I've copied the full review below too for ease:
My View:“Amaze yourself with your own daring.”
Here we are, the final chapter of the little epic of Kieran and Jo. I don’t mean to be dismissive, not in the least. It is little in that there are no major wars and no great geographical sweep. It is an intimate story about a young man becoming himself, and it is closely observed and written to the point where it feels as real as a memoir. Reading this book, as was the case with the preceding two, took me decades back in time, to my own university years. In this way the books have evolved from a sort of Young Adult coming out story into a New Adult taking on the world story. In all three books there is a deep emotional resonance that should touch the heart of anyone who remembers what it was to be starting out in the world as a gay man.
Here is the Kieran we’ve known since high school (called college on this other planet known at the U. K.). Although living in London, Kieran is still in touch with his parents, his friends Grace, Hannah and Kev. He has some new university friends, all Americans. There’s the smart and approachable Janice, and the two Sarahs, relentless party girls doing their London university thing. I have to say, the characterization of the Americans is sort of horribly spot on. It is very affectionate, but makes me rather squirm to recognize my national character this way.
But at the core of this gently harrowing story is Jo, the witty, sparkling and seemingly devoted boy who helped Kieran come out and make his way into the gay world of late 20th-century Salisbury, England. Having been to Australia with Kieran and his family, Jo has moved to London to attend drama school. For all the intensity of their relationship, Jo seems oddly absent in Kieran’s life, caught up in his own studies at the other end of the city.
The action, such as there is, is triggered by two events: a thoughtless prank engineered by Jo that opens a Pandora ’s Box of doubting hurt in Kieran’s mind; and a shocking tragedy that leaves Kieran adrift and broken and in desperate need of the friend Jo no longer seems to be. The results are hardly earth shaking, but upsetting enough in their own way because the reader can see that there might have been an alternative story if Jo was a different sort of person.
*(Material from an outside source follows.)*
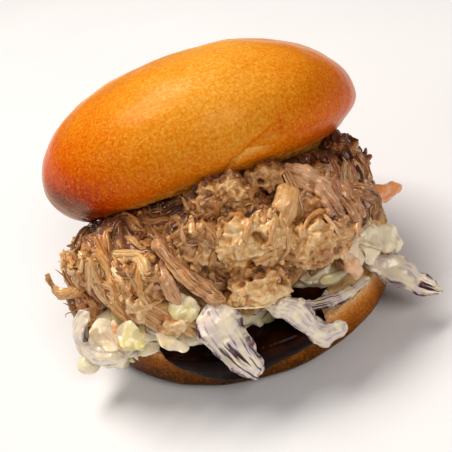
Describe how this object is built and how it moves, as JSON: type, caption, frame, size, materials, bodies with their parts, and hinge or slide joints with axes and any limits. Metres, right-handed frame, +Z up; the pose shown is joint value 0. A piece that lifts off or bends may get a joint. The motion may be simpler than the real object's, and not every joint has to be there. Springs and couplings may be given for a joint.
{
  "type": "pulled pork sandwich",
  "caption": "Pulled pork sandwich in a cut brioche bun with barbecue sauce and creamy coleslaw, its crown leaning back over the heaped filling.",
  "frame": {"origin": "centre of the heel's flat base, on the surface that the sandwich stands on", "axes": "+Z up; -Y towards the open front, where the filling shows; +X to the right seen from the front"},
  "size_m": [0.1157, 0.1201, 0.0888],
  "materials": {
    "crust_heel": "baked brioche crust, satin, darker underneath, with a toasted porous crumb on its cut face",
    "crust_crown": "egg-washed brioche crust, glossy golden orange with fine pale blisters",
    "sauce": "thick barbecue sauce, near black and mirror wet",
    "slaw": "cream dressing over shredded vegetables, smooth and wet",
    "red_cabbage": "red cabbage in cream dressing, lilac white with dark purple edges",
    "white_cabbage": "white cabbage in cream dressing, pale yellow green",
    "carrot": "carrot shreds in cream dressing, peach orange",
    "pork": "slow-cooked pulled pork, tan fibres, moist",
    "pork_pink": "smooth strips of pork, pinkish tan, wet",
    "pork_dark": "dark outer meat and browned onion, moist"
  },
  "bodies": {
    "root": {"bun_heel": "crust_heel", "bun_crown": "crust_crown", "barbecue_sauce": "sauce", "coleslaw": "slaw", "pulled_pork": "pork", "cabbage_leaf_front": "red_cabbage", "cabbage_fold_front": "red_cabbage", "cabbage_strip_right": "red_cabbage", "cabbage_leaf_right": "red_cabbage", "cabbage_curl_right": "white_cabbage", "cabbage_strip_hanging": "carrot", "carrot_strip_right": "carrot", "slaw_drape_left": "red_cabbage", "cabbage_fold_centre": "white_cabbage", "dressing_blob": "slaw", "pork_chunk_smooth": "pork_pink", "pork_strip_upper": "pork_pink", "pork_strip_long": "pork_pink", "pork_strip_edge": "pork_pink", "pork_strand_long": "pork_pink", "pork_strand_short": "pork_pink", "pork_strand_tip": "pork", "onion_curl": "pork_dark", "pork_clump_centre": "pork", "pork_clump_low": "pork", "pork_clump_right": "pork", "pork_chunk_upper": "pork", "pork_chunk_shaded": "pork", "pork_chunk_back": "pork_dark", "pork_chunk_inner": "pork", "pork_chunk_round": "pork_pink", "pork_chunk_left": "pork_dark"}
  },
  "joints": []
}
The narrator’s voice comes from a decade in the future – i.e. the present – and he guides us through Kieran’s emotional odyssey, which, for all its smallness, is surprisingly distressing. It is a reminder that seemingly trivial things can alter an individual’s experience, make his journey more difficult and more painful than it might have been otherwise. Kieran doesn’t suffer anything that many new twenty-somethings don’t go through, but we feel every misstep and poor choice as if we were making them ourselves.
I am grateful for Livings’ epilogue, which tells us what happened afterwards; it was particularly necessary in this case. It reflects the voice of an older and wiser man (but still very young, to my mind), looking back from a different place into the turmoil of his own youth. It is a quiet, almost anticlimactic finale to Kieran’s story, but nonetheless it moved me greatly.